Don’t get me wrong, I love this city dearly but it never ceases to amaze me how normally civilised people can become ruthless savages the second they step onto the northern line in morning rush hour. Though I’ve never seen a fight I have heard tales of suited businessmen coming to blows over perceived acts of rudeness, and the sighs and grimaces of people who refuse to move down the carriage to let you on when there is patently room because they’d frankly rather have the space to read is an experience I’m certain we’ve all shared at one time or another.

Similarly, there are the people who push and shove and rant and rave when there clearly is no space, and their getting on the train will most likely mean at least one person suffocating to death in their sweaty armpit. But why should they care? They’ve got to get to work, because being so much as five minutes late would obviously be completely unacceptable.

I have seen occasional acts of kindness on the tube-indeed once a man who was well over six feet tall fainted on top of me on the Piccadilly line on a particularly hot day and I myself became a Good Samaritan, shouting for water and asking people to step back and give him air-but on the whole the daily commute is an ‘each to their own’ affair that is to be endured rather than enjoyed.

Take yesterday’s tube journey home as an example. Me and another girl were standing equidistant from a seat when the occupant stood up to disembark at the next station. I felt her body go rigid, and my own do the same in response. This was all out war, and there could be only one victor.
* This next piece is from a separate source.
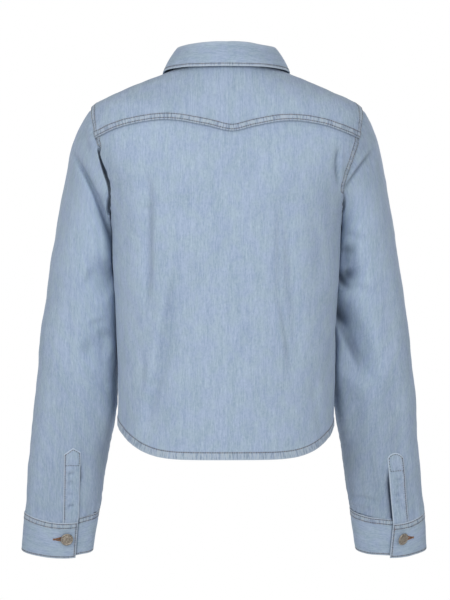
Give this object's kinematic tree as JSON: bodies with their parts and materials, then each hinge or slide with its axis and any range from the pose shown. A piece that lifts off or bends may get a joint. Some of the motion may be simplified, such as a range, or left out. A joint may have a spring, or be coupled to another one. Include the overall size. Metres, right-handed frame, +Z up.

But just as I braced myself for the pushing, the shoving and the glaring that would ensue when I beat her to the seat (as I surely would) I stopped and asked myself why it was so important to me to win the seat. After all, I was only going a few stops. If she wanted it so badly-as her reddening cheeks proclaimed she did-couldn’t I just let her have it? And so I did. And I got more satisfaction from that gesture than I ever would have in winning the seat.
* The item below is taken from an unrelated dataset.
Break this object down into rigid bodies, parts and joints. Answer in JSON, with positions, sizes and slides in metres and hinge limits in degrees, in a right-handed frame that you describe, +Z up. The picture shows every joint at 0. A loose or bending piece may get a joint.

So what’s the moral of my story? Perhaps that every now and then it’s good to take a step back from the madness of the morning or evening commute and make a conscious effort to be nice to a fellow commuter instead of automatically scowling at them. Give it a try-you might just like it.

Back to work

No matter how much you love your job, you always have a degree of back to work dread when the alarm goes off on your first morning back in the office post-holiday. And so it was at 7am this morning, when I groggily opened my eyes and pulled back the curtains to see yet another delightful day in the making. After a twenty minute armpit-in-face commute I was even less enamoured with the idea of a day spent in an airless office (the window open is sealed shut – far from ideal in these sweltering conditions). And by 11am – by which time I was less than a third of the way through my emails – I was about ready to face plant onto my desk.
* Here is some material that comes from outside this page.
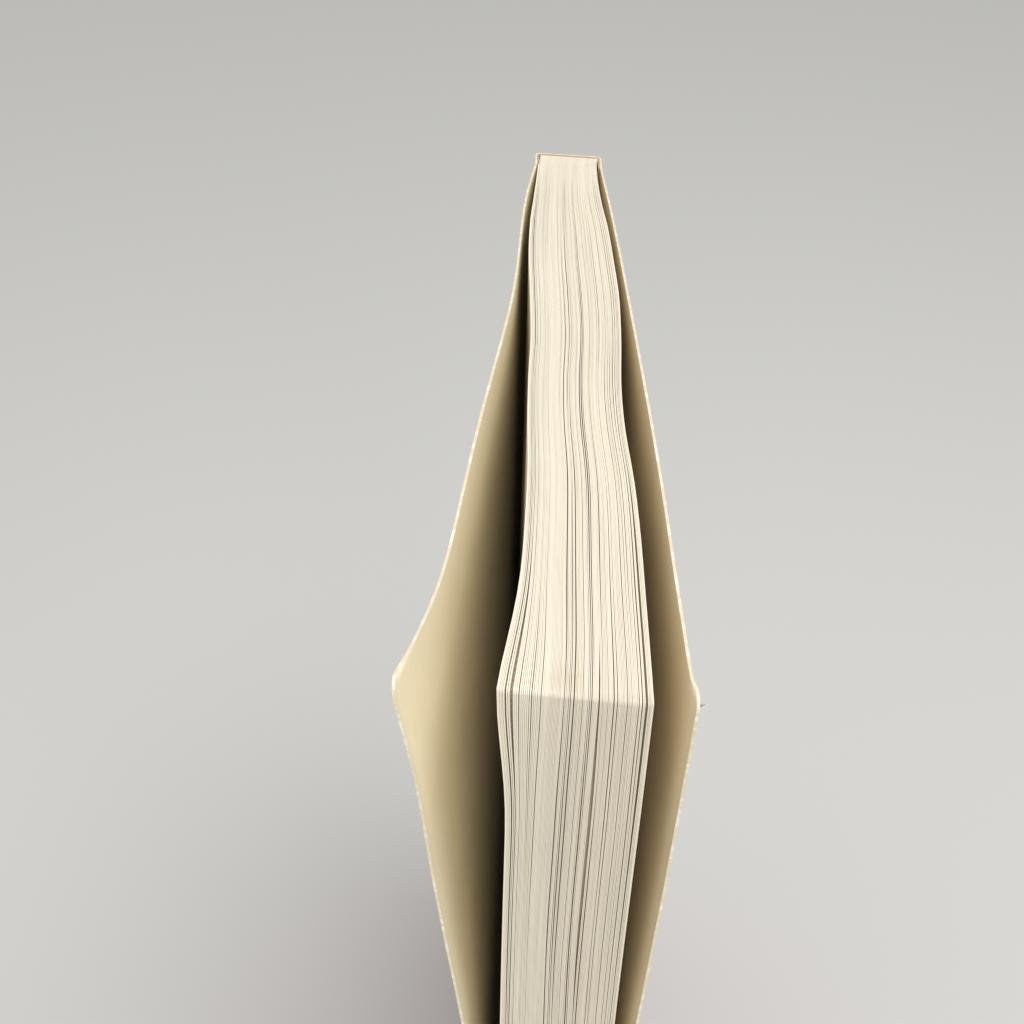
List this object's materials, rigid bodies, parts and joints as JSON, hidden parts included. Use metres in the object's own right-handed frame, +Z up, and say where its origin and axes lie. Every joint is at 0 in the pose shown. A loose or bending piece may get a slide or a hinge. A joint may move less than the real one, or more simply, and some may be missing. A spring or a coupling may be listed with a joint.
{
  "type": "paperback book",
  "caption": "Worn paperback book standing on its tail, with splayed covers that open at their creases.",
  "frame": {"origin": "centre of the page block's tail face, on the surface the book stands on", "axes": "+Z up from tail to head, +Y from the fore-edge to the spine, -X towards the front cover, +X towards the back cover"},
  "size_m": [0.0248, 0.1087, 0.178],
  "materials": {
    "pages": "aged cream book paper, trimmed edges",
    "binding_glue": "aged hot-melt glue",
    "cover_card": "cover card, plain laminated outside, bare tan inside, worn pale edges"
  },
  "bodies": {
    "pages": {"page_block": "pages", "spine_glue": "binding_glue", "spine_cover": "cover_card"},
    "front_cover": {"front_cover": "cover_card"},
    "back_cover": {"back_cover": "cover_card"}
  },
  "joints": [
    {"name": "front_cover_crease", "type": "hinge", "parent": "pages", "child": "front_cover", "pos_m": [-0.0049, 0.05072, 0.089], "axis": [0, 0, -1], "range_deg": [-0.7, 170]},
    {"name": "back_cover_crease", "type": "hinge", "parent": "pages", "child": "back_cover", "pos_m": [0.0049, 0.04984, 0.089], "axis": [0, 0, 1], "range_deg": [-0.4, 170]}
  ]
}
Fortunately the afternoon part of the day proved far more fruitful than its morning predecessor. After a brief stint in the sunshine I returned, fortified, to tackle the To Do list head on. But, though a welcome development it wasn’t my increased productivity that proved to be the ultimate redeemer. What rescued the day from the jaws of defeat was the time I spent with one of our young people helping her to prepare for this evening’s exciting Backing Youth event, hosted by HRH The Duke of York at Buckingham Palace. Hearing the passion in her voice when she spoke about how much the charity has helped her was inspiring, and reminded me of why I do what I do.

Here’s a sneak preview of some professional shots we had taken recently on one of our projects. Definitely a good reminder of how important my role is as PR Manager for the charity.

Sticks and stones

Another false start on the finding-mindfulness-on-the-morning-commute front today, when a Daily Mirror-reading (says it all?) suited businessman took umbrage at my claiming a vacant seat he’d deemed to be his and spat the word “Bitch” in my face to vocalise his distaste.

Fortunately my recent mindfulness teachings have, if nothing else, shown me the correct way to respond to such an insult is not to retaliate by shouting “Wanker!” in his face to see how he likes it (as my old self would have found it hard not to do), but rather to take the higher ground, smile serenely and turn away – which, as it turns out, serves to infuriates such people even more.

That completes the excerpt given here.